→ **Instruction**: Lines containing the string "scene" are to be counted; report the number and nothing more.

→ **Dataset records**:
>> START

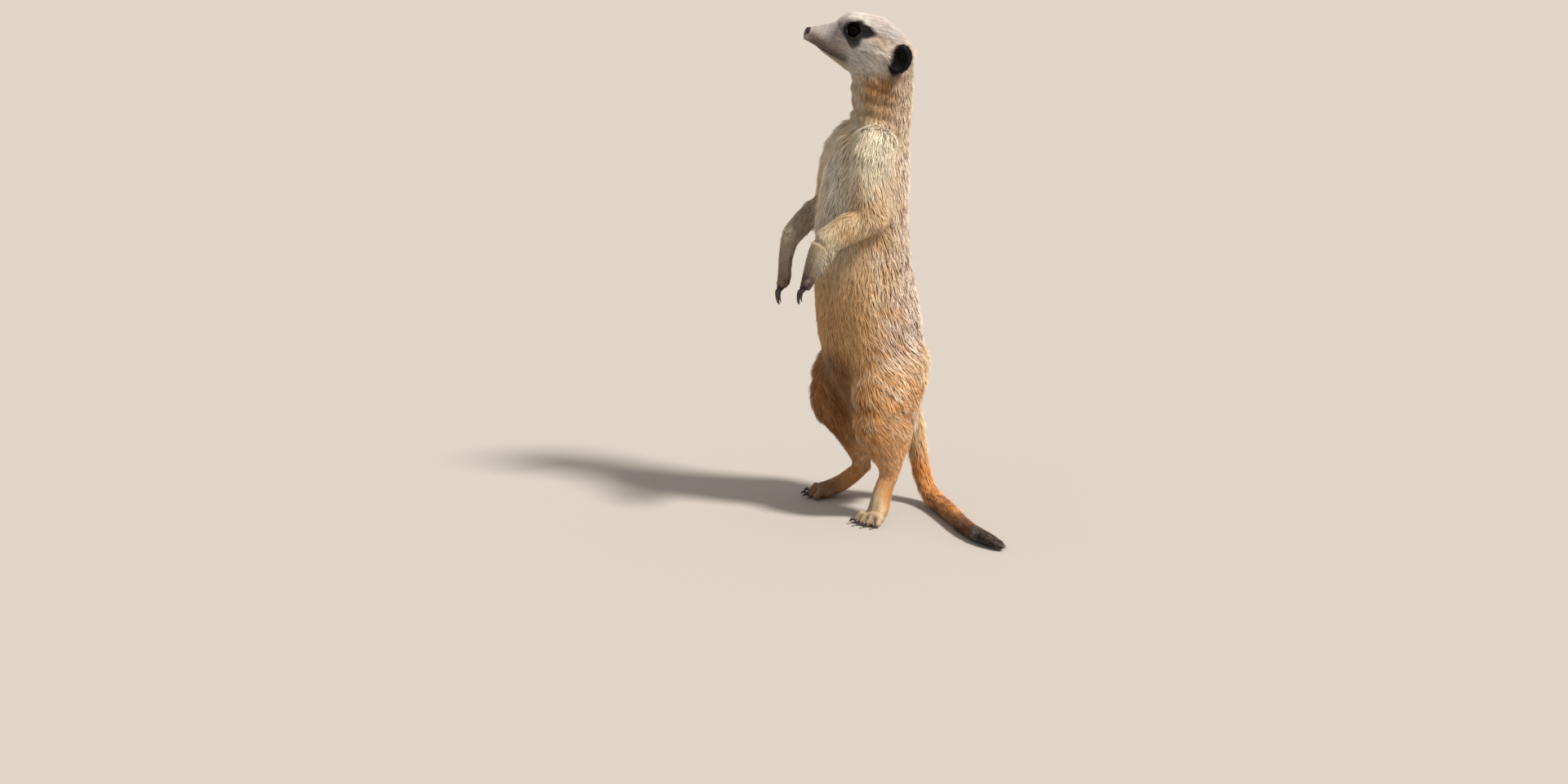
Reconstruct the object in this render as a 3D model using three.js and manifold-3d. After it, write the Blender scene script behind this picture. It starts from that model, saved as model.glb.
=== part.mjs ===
// A meerkat standing guard: upright on its hind feet, forelegs hanging, head raised and turned a little
// to its right, tail let down behind it and laid on the ground. A still, life-size model, parted as its
// body is named. Millimetres. +Z is up and the animal faces -Y, so its own left side is +X.
import * as THREE from "three";
import { mergeVertices } from "three/addons/utils/BufferGeometryUtils.js";
import Module from "manifold-3d";

const wasm = await Module();
wasm.setup();

// ---- Driving dimensions -----------------------------------------------------------------------------

const GAP = 0.3; // clearance between neighbouring lengths of the body
const EYE_HEIGHT = 306.8; // of the eyes above the ground
const EYE_MIDDLE = [-7.2, -6.6]; // the point between the eyes, seen from above
const HEAD_TURN = -25; // degrees, towards the animal's right
const HEAD_RAISE = 21; // degrees, nose up
const EYE_RADIUS = 4.9;
const EYE_PLACE = [12.6, 0, -1.5]; // the left eye's centre, in the head's level frame
const NOSE = { place: [0, -25.5, -14.6], half: [3.4, 2.9, 2.5] };
const EAR = { half: [4.6, 7.6, 9.9], bowl: [4.4, 5.8, 7.6] };
const EAR_PLACES = { left: [19.6, 31.6, -6.6], right: [-20, 28.8, -9.2] }; // the right one is laid down
const FOOT_CLAW = { length: 5, root: 1.3, tip: 0.35, hook: 1.1 };
const HAND_CLAW = { length: 9.2, root: 1.4, tip: 0.35, hook: 2.8 };

const COLOURS = {
  grizzled: 0xa68a72,
  tan: 0xc9a273,
  cream: 0xd8c4a6,
  orange: 0xb87a3e,
  dark: 0x33262a,
  nose: 0x4a3230,
  eye: 0x120d0c,
  claw: 0x231a20,
};

const rad = THREE.MathUtils.degToRad;

// ---- Making solids ----------------------------------------------------------------------------------

const TUBE = { sides: 16, steps: 1.5, dome: [0.8, 0.8], domeRings: 3, square: null, span: [0, 1], grow: 0 };

/** A closed geometry as a solid that can be joined and cut. */
function solid(geometry) {
  const bare = geometry.clone();
  bare.deleteAttribute("normal");
  bare.deleteAttribute("uv");
  const merged = mergeVertices(bare, 1e-3);
  return new wasm.Manifold(
    new wasm.Mesh({
      numProp: 3,
      vertProperties: merged.getAttribute("position").array,
      triVerts: new Uint32Array(merged.index.array),
    }),
  );
}

/** The largest piece of a solid, without the slivers that a cut may leave beside it. */
function largest(shape) {
  const pieces = shape.decompose();
  return pieces.reduce((best, piece) => (piece.volume() > best.volume() ? piece : best), pieces[0]);
}

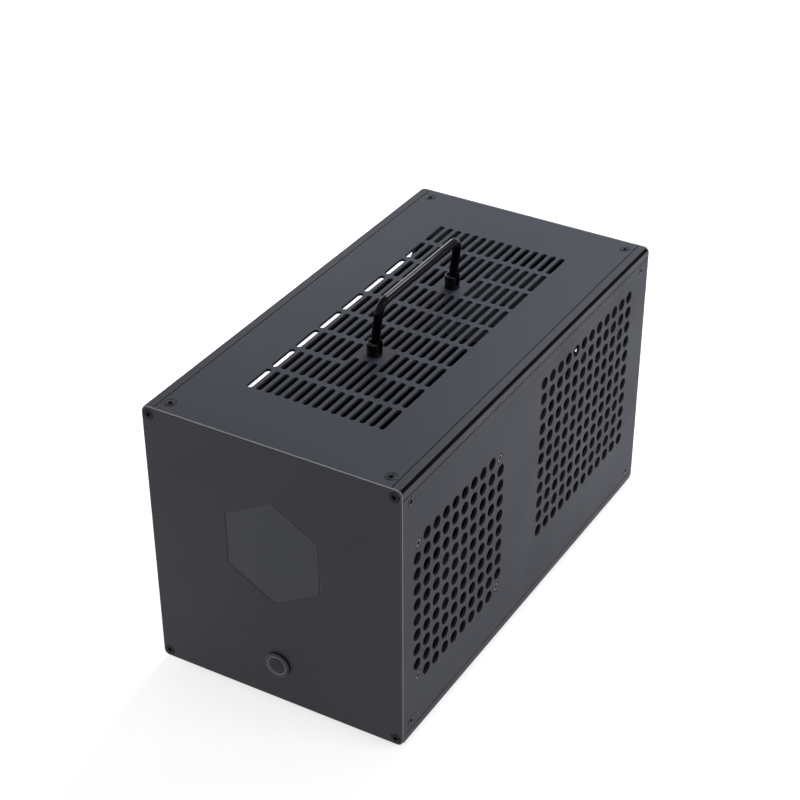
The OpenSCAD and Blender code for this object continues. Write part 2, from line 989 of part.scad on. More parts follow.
// A rotor about the origin: a hub a little taller than its curved blades, and its shaft
module fan_wheel(outer_d, low, high, shaft_end) {
    start = low + hub_over;
    tall = high - hub_over - start;
    sweep = tall * blade_sweep_share;
    root_x = sqrt(hub_d * hub_d - sweep * sweep) / 2 - 2 * blade_t;
    between = 180 / blades;
    translate([0, 0, low])
        rotate(between)
            cylinder(h = high - low, d = hub_d);
    translate([0, 0, low])
        cylinder(h = shaft_end - low, d = shaft_d);
    intersection() {
        translate([0, 0, start - cut])
            rotate(between)
                cylinder(h = tall + 2 * cut, d = outer_d);
        for (k = [0 : blades - 1])
            rotate(k * 360 / blades)
                translate([root_x, 0, start])
                    rotate([90, 0, 90])
                        linear_extrude(outer_d)
                            blade_section(tall);
    }
}
hub_over = 1;

// Stands a fan's axis along X, with its air side towards the right wall
module stand_fan(x, y, z) {
    translate([x, y, z])
        rotate([0, -90, 0])
            children();
}

module fan_frame() {
    color([0.07, 0.07, 0.07])
        stand_fan(inner_x - apart / 2, fan_y, fan_axis_z)
            square_fan_frame(fan_side, fan_depth, fan_bore, fan_screw_pitch);
}

module fan_rotor() {
    color([0.09, 0.09, 0.1])
        stand_fan(inner_x - apart / 2, fan_y, fan_axis_z)
            fan_wheel(rotor_d, rotor_rise, fan_depth - strut_t - apart, fan_depth - strut_t / 2);
}

module fan_screws() {
    color([0.75, 0.75, 0.76])
        translate([half_w, 0, 0])
            at_fan_screws()
                facing_right()
                    flat_screw(fan_head_d, shank_d, fan_screw_len, key_d);
}

// Rows of air holes in the back of the power supply, above its inlet
module psu_vents() {
    for (x = spread(psu_vent_cols, psu_vent_pitch), y = spread(psu_vent_rows, psu_vent_pitch))
        translate([x, y])
            circle(d = psu_vent_d, $fn = 16);
}

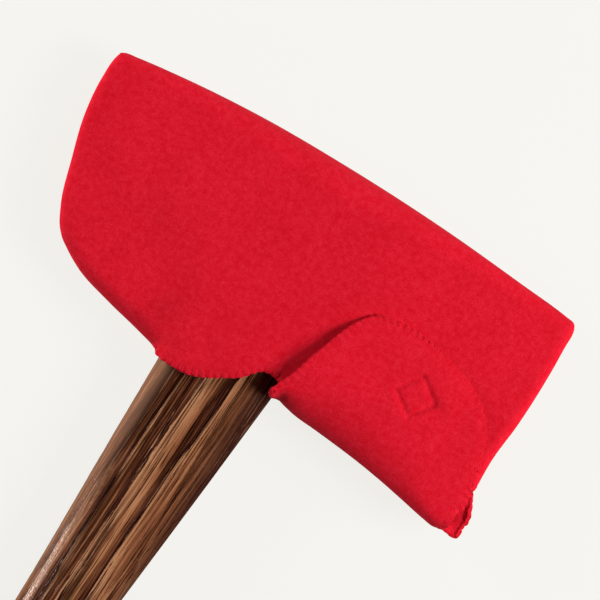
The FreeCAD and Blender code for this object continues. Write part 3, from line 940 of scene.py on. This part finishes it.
# ---------------------------------------------------------------- the fastening
# One lockstitch: shares of its length, and how far the thread lies below the face there.
LOCKSTITCH = [(0.04, -0.6), (0.2, -0.1), (0.5, 0.0), (0.8, -0.1), (0.96, -0.6)]


def on_square(across, up):
    """A place across and up from the centre of the turned square of the fastening."""
    x, y = turned(across, up, -BOX_TURN)
    return BOX_CENTRE[0] + x, BOX_CENTRE[1] + y


def box_stitch(name, height):
    """A square of lockstitches that sink into the felt between one hole and the next."""
    stitch, radius = 2.3, 0.22
    corners = [on_square(a * BOX_HALF, b * BOX_HALF)
               for a, b in ((-1, -1), (1, -1), (1, 1), (-1, 1))]
    paths = []
    for start, end in zip(corners, corners[1:] + corners[:1]):
        start, end = np.array(start), np.array(end)
        count = int(round(np.linalg.norm(end - start) / stitch))
        for index in range(count):
            path = []
            for share, dip in LOCKSTITCH:
                spot = start + (end - start) * (index + share) / count
                path.append((spot[0], spot[1], float(height(spot[0], spot[1])) + dip))
            paths.append(path)
    return tubes(name, paths, radius, THREAD_RED)


def pad(name, face, thickness, material, pile):
    """One half of the fastening: a woven square on a face, and the pile standing on it.

    The square lies on top of the face where pile is up, and hangs from it where it is down.
    """
    share = np.linspace(-PAD_HALF, PAD_HALF, PAD_CELLS + 1)
    x, y = on_square(*np.meshgrid(share, share))
    top = face(x, y) + (thickness if pile > 0 else 0.0)
    grid = np.dstack([x, y, top])
    square = thick_sheet(name, grid, material, thickness=thickness, swell=0.2)
    paths = []
    for r in range(1, PAD_CELLS):
        for k in range(1, PAD_CELLS):
            foot = grid[r, k] - (0, 0, 0.0 if pile > 0 else thickness)
            lean = 0.28 if (r + k) % 2 else -0.28
            paths.append([foot, foot + (lean, 0.1, pile * 0.7), foot + (lean * 1.9, 0.2, pile),
                          foot + (lean * 2.6, 0.3, pile * 0.6)])
    return square, tubes(name + "_pile", paths, PILE_RADIUS, material, sides=4)


def seam_stitches():
    """The thread that closes the turned seam, just inside its groove."""
    stitch, inset, dip = 1.5, 1.3, 0.3
    count = int(runs_along(SEAM_LINE)[-1] / stitch)
    line = along(SEAM_LINE, np.linspace(0.004, 0.996, count))
    way = unit(np.gradient(line, axis=0))
    inward = np.stack([way[:, 1], -way[:, 0]], axis=1)
    height = dip * np.where(np.arange(len(line)) % 2, 1.0, -1.0)
    path = np.column_stack([line + inset * inward, height])
    return tubes("seam_stitching", [path], SEAM_THREAD_RADIUS, THREAD_RED)


# ---------------------------------------------------------------- building the cover
front, front_grid = front_panel()
flap, flap_cells, flap_inner_cells = closing_flap()
back, back_grid = back_panel(flap_cells[0], flap_inner_cells[0])

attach(front, "cover")
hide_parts("cover_front_panel")
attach(back, "cover")
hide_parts("cover_back_panel", "left_heel_wall")


def bends_with_flap(piece):
    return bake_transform(piece)


bends_with_flap(flap)
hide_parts("closing_flap", "flap_gusset")

front_mouth = [(0, c) for c in range(HEEL_COLUMNS + 2, COLUMNS + 1)]
back_mouth = [(0, c) for c in range(HEEL_COLUMNS + 2, HEEL_COLUMNS + MOUTH_COLUMNS + 1)]
back_flare = [(r, COLUMNS) for r in range(ROWS) if back_grid[r, -1, 1] < SEAM_END[1]]
flap_rows, flap_columns = flap_cells.shape[:2]
flap_edge = ([(r, flap_columns - 1) for r in range(flap_rows)]
             + [(flap_rows - 1, c) for c in range(flap_columns - 2, -1, -1)]
             + [(r, 0) for r in range(flap_rows - 2, -1, -1)])

front_thread = tubes("mouth_overlock", overlock(*edge_frame(front_grid, front_mouth)),
                     THREAD_RADIUS, THREAD_RED)
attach(front_thread, "cover")
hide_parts("mouth_edge_stitch")

back_thread = tubes("back_mouth_overlock",
                    overlock(*edge_frame(back_grid, back_mouth, -1.0))
                    + overlock(*edge_frame(back_grid, back_flare, -1.0)),
                    THREAD_RADIUS, THREAD_RED)
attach(back_thread, "cover")
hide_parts("back_mouth_edge_stitch")

flap_thread = tubes("flap_overlock", overlock(*edge_frame(flap_cells, flap_edge)),
                    THREAD_RADIUS, THREAD_RED)
bends_with_flap(flap_thread)
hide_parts("flap_edge_stitch")

flap_box = box_stitch("flap_box_stitch", flap_height)
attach(flap_box, "flap")
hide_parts("hook_pad_stitch")

loop_square, loops = pad("loop_square", unsewn_height, LOOP_THICK, LOOP_TAPE, 0.6)
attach(loop_square, "cover")
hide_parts("loop_pad")
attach(loops, "cover")

hook_square, hooks = pad("hook_square", flap_inner_height, HOOK_THICK, HOOK_TAPE, -0.5)
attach(hook_square, "flap")
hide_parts("hook_pad")
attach(hooks, "flap")

loop_box = box_stitch("loop_box_stitch", lambda x, y: unsewn_height(x, y) + LOOP_THICK)
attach(loop_box, "cover")
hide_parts("loop_pad_stitch")

seam = seam_stitches()
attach(seam, "cover")
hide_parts("seam_thread")

# ---------------------------------------------------------------- materials of CAD nodes
cad_finish = {
    "axe_head": axe_steel_material(),
    "steel_wedge": axe_steel_material(),
    "handle": scorched_wood_material(),
    "wooden_wedge": sawn_wood_material(),
}
for node, finish in cad_finish.items():
    for material_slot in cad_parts[node].material_slots:
        material_slot.material = finish

# ---------------------------------------------------------------- floor, light, camera
COVER_CENTRE = (15.4, -45.5)
VIEW_WIDTH = 324.0
VIEW_ROLL = 33.55              # degrees from the picture's upright to the handle
LENS, SENSOR = 120.0, 36.0


def add_floor():
    size = 6.0
    corners = [(-size, -size), (size, -size), (size, size), (-size, size)]
    mesh = bpy.data.meshes.new("studio_floor")
    z = (FLOOR_Z - 0.05) * MM
    mesh.from_pydata([(x, y, z) for x, y in corners], [], [(0, 1, 2, 3)])
    mesh.materials.append(floor_material())
    floor = bpy.data.objects.new("studio_floor", mesh)
    floor.visible_glossy = False
    bpy.context.collection.objects.link(floor)


def add_area_light(name, towards, power, aim=COVER_CENTRE, distance=1.5, size=0.7,
                   lights="all", colour=(1.0, 1.0, 1.0)):
    """A square soft light that looks at a place on the axe, and lights all or one kind."""
    light = bpy.data.lights.new(name, "AREA")
    light.size = size
    light.energy = power
    light.color = colour
    lamp = bpy.data.objects.new(name, light)
    target = Vector(place((*aim, 0)))
    lamp.location = target + Vector(towards).normalized() * distance
    lamp.rotation_euler = (target - lamp.location).to_track_quat("-Z", "Y").to_euler()
    lamp.visible_camera = False
    lamp.visible_glossy = lights != "colour"
    lamp.visible_diffuse = lights != "gloss"
    bpy.context.collection.objects.link(lamp)


def add_world():
    """A pale room beyond the floor, which only the camera sees."""
    world = bpy.data.worlds.new("studio")
    world.use_nodes = True
    set_inputs(world.node_tree.nodes["Background"],
               {"Color": (1.0, 0.99, 0.955, 1.0), "Strength": 0.9})
    world.cycles_visibility.diffuse = False
    world.cycles_visibility.glossy = False
    bpy.context.scene.world = world


def add_camera():
    camera = bpy.data.cameras.new("camera")
    camera.lens, camera.sensor_width = LENS, SENSOR
    viewer = bpy.data.objects.new("camera", camera)
    distance = VIEW_WIDTH * LENS / SENSOR
    viewer.location = Vector(place((*COVER_CENTRE, distance)))
    viewer.rotation_euler = (0, 0, math.radians(VIEW_ROLL))
    bpy.context.collection.objects.link(viewer)
    bpy.context.scene.camera = viewer


add_floor()
add_area_light("key", (0.79, 0.24, 0.57), 29.8, lights="colour")
add_area_light("fill", (-0.96, 0.0, 0.26), 25.5, lights="colour")
add_area_light("top", (0.0, 0.8, 0.6), 4.0)
add_area_light("low", (0.1, -0.9, 0.42), 0.9, lights="colour")
add_area_light("glint", (-0.92, 0.0, 0.40), 0.7, aim=(-19.0, -310.0), distance=0.25, size=0.03,
               lights="gloss", colour=(1.0, 0.86, 0.80))
add_world()
add_camera()
bpy.context.scene.view_settings.view_transform = "Standard"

>> END

→ **Task response**: 5